Voices from Our America furthers the work of higher education institutions by linking research, K-12 curriculum development and community education. "The project embodies the emergent field of ‘public humanities,’ providing a distinctive way for Vanderbilt to take its place among other top universities that have embraced this burgeoning approach to understanding the humanities’ work in the world," Nwankwo said. "I am grateful for the support of the College of Arts and Science and to Provost Richard McCarty, whose support made the project’s enactment, especially in its first year, possible. I also want to thank the Center for the Americas at Vanderbilt, which provided a grant to help continue our work."

The second core part of Voices from Our America is called African American Worldviews. It focuses on indigenous U.S.-African American relationships with the world, particularly with the peoples of Latin America and the Caribbean.

Nwankwo said that Americans’ initial complex reaction to Barack Obama demonstrates the relevance of the questions posed by the project. Having foreign ancestry and the affection of many people abroad became an issue during the presidential campaign. One reason was that the relationship between foreignness and being accepted as authentically black and authentically American remains unsettled in the United States.

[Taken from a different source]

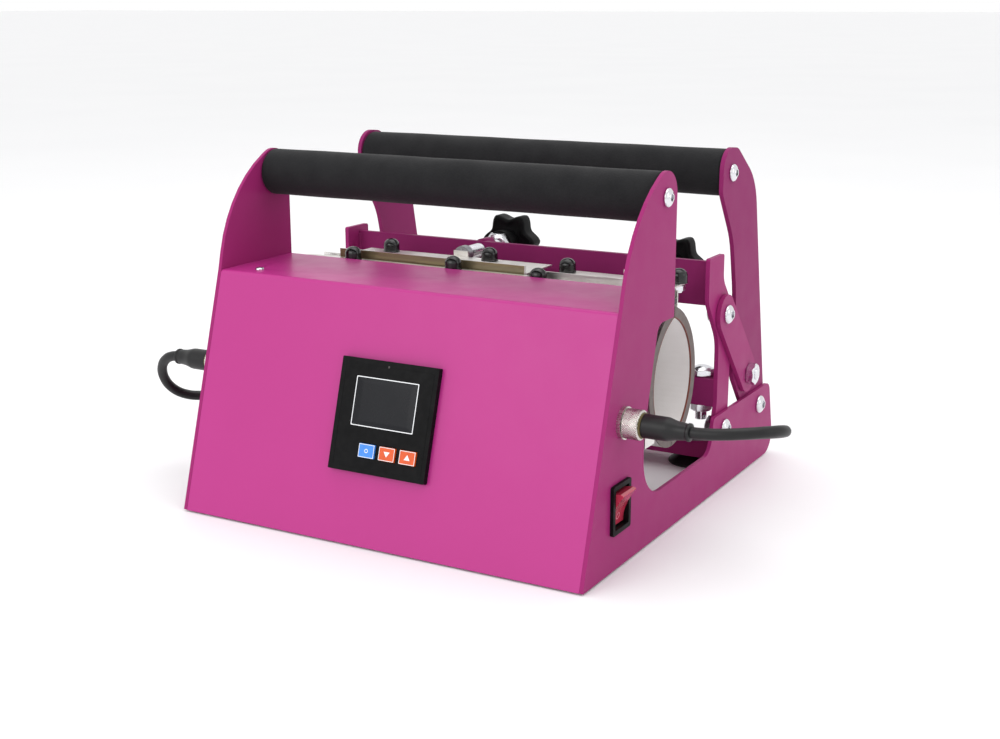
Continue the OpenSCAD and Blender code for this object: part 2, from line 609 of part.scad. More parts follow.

Voices from Our America has a strong connection to the professor’s previous scholarly work on the historical and contemporary relations between black populations in the Americas. Her book Black Cosmopolitanism traces the historical differences between the peoples of the United States, the British West Indies and Cuba immediately after the Haitian Revolution with regard to the relative importance of racially-based approaches to self-definition.